The OIC’s cynical volte-face on China’s treatment of Uyghurs
Only a matter of months later after Prince bin Salman’s trade deal coup with China, the OIC which represents 56 strategic Islamic countries, many of whom are along the Belt and Road corridor, effectively bought their silence in a dramatic volte-face, by not only not condemning China’s treatment of their Uyghur brethren, but actually praising its efforts in “providing care for its Muslim citizens.” The Council “welcomes the outcomes of the visit conducted by the General Secretariat’s delegation upon invitation from the People’s Republic of China,” it said, and “looks forward to further cooperation between the OIC and the People’s Republic of China.”
There’s a phrase, “pre-emptive obedience,” that’s often used to discuss relations with the Chinese,” says Theresa Fallon, a China analyst in Brussels. Speaking apropos China’s creeping takeover of ports along the Mediterranean and the resultant muzzling of criticism of China, (for example, Greece’s refusal to veto China over its abysmal human rights record in 2017) she commented: “It means making decisions with the idea of not upsetting China. That’s already happening, and it’s worrying if you consider the stakes. If you think of China’s growth strategy [in maritime ports], they’ve invested all along the peripheries of Europe. So, it’s like an anaconda strategy: Surround it and squeeze it.”

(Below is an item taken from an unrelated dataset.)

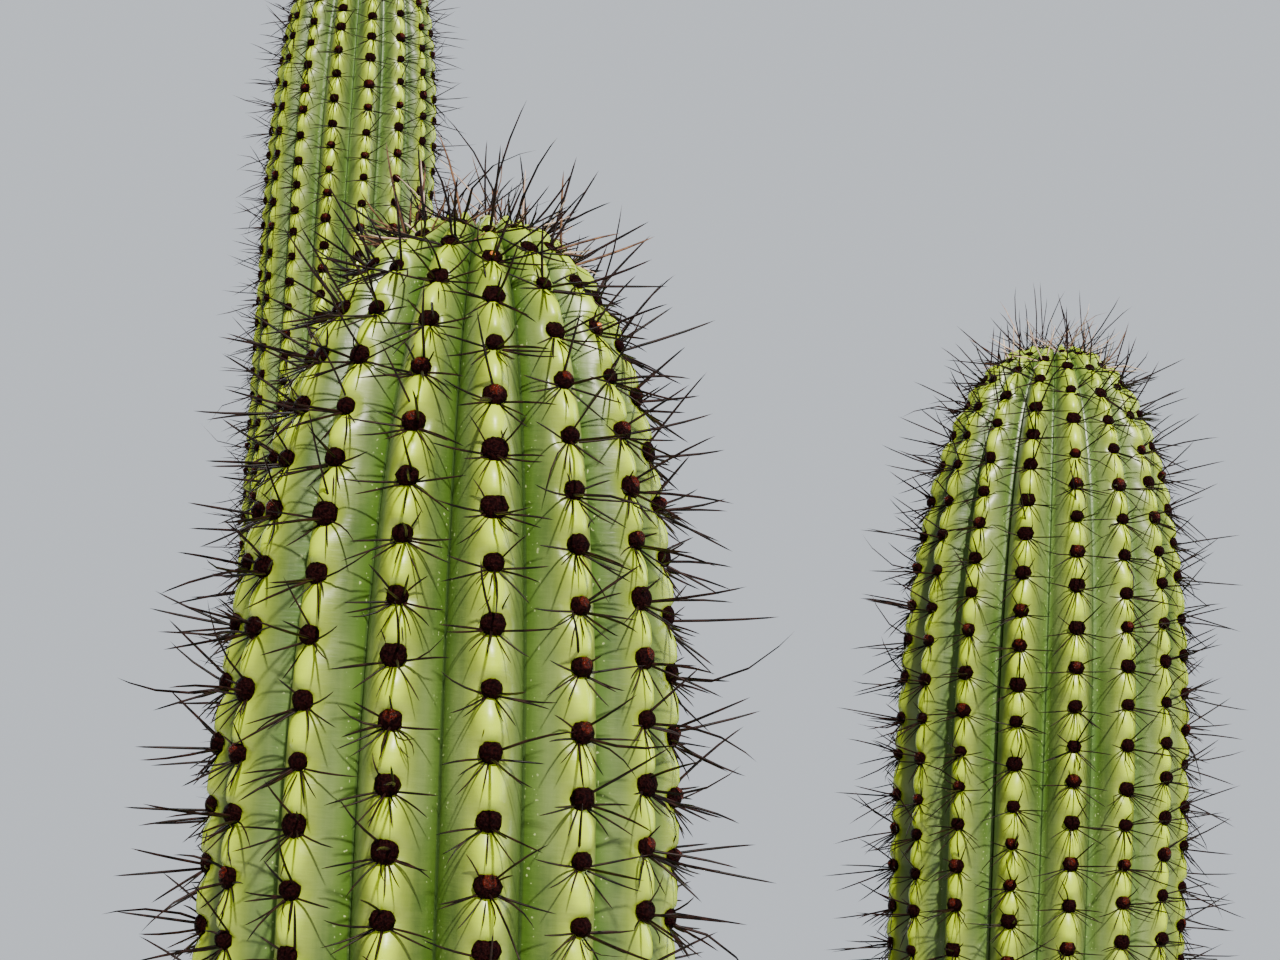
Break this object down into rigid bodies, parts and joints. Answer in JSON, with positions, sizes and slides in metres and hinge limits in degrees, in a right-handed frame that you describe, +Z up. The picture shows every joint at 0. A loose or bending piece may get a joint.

For China, not only are good relations with Islamic countries critical for the successful implementation of the Belt and Road Initiative, but a reciprocal willingness to pat China on the back to protect the considerable benefits to Muslim countries of staying in China’s good books is also vital. Apart from the recent Turkish whimper reported bravely by Al Jazeera complaining that the internment camps were a “great cause of shame for humanity,” very few Muslim countries have dared to speak out. In a rare break from OIC ranks Turkey, despite having a $3.6 billion debt burden to China, responded to rumors of the death of beloved Uyghur poet and musician Abdurehim Heyit by calling on China to “end the human tragedy.” China subsequently released video footage of the alive but subdued artist and hotly defended their “teaching and training centers” of “extremist students.” According to the South China Morning Post, Turkey’s outburst is, in fact, unlikely to affect long term relations with China, given that the bridge with Europe is vital for its Silk Road ambitions.
Two-faced morality
One of Beijing’s own pet hates is the crime of being two-faced. An eminent Uyghur academic and former principal of Xinjiang University Tashpolat Tiyip recently fell foul of this antipathy and was sentenced to death. By sidling up to the Muslim world and expecting them to turn a blind eye to the atrocities in Xinjiang, China has nailed its duplicitous colors to its own two-faced mast. Shout as the UNHRC may about China’s abysmal human rights record, and shout too at the lack of Muslim world outcry, it is becoming clearer that China, having entered the World trade arena as an underdog, is now no longer subject to its moral imperative. Neither it seems are any of those who deal with her.
It is abundantly clear that Muslim nations do not intend any day soon to torpedo their profitable relationship with a nation which is beginning to manipulate the strings of the world, by showing solidarity with their underdog brethren. Both sides have transparently shown their readiness to throw principle to the wind and make business the new moral imperative.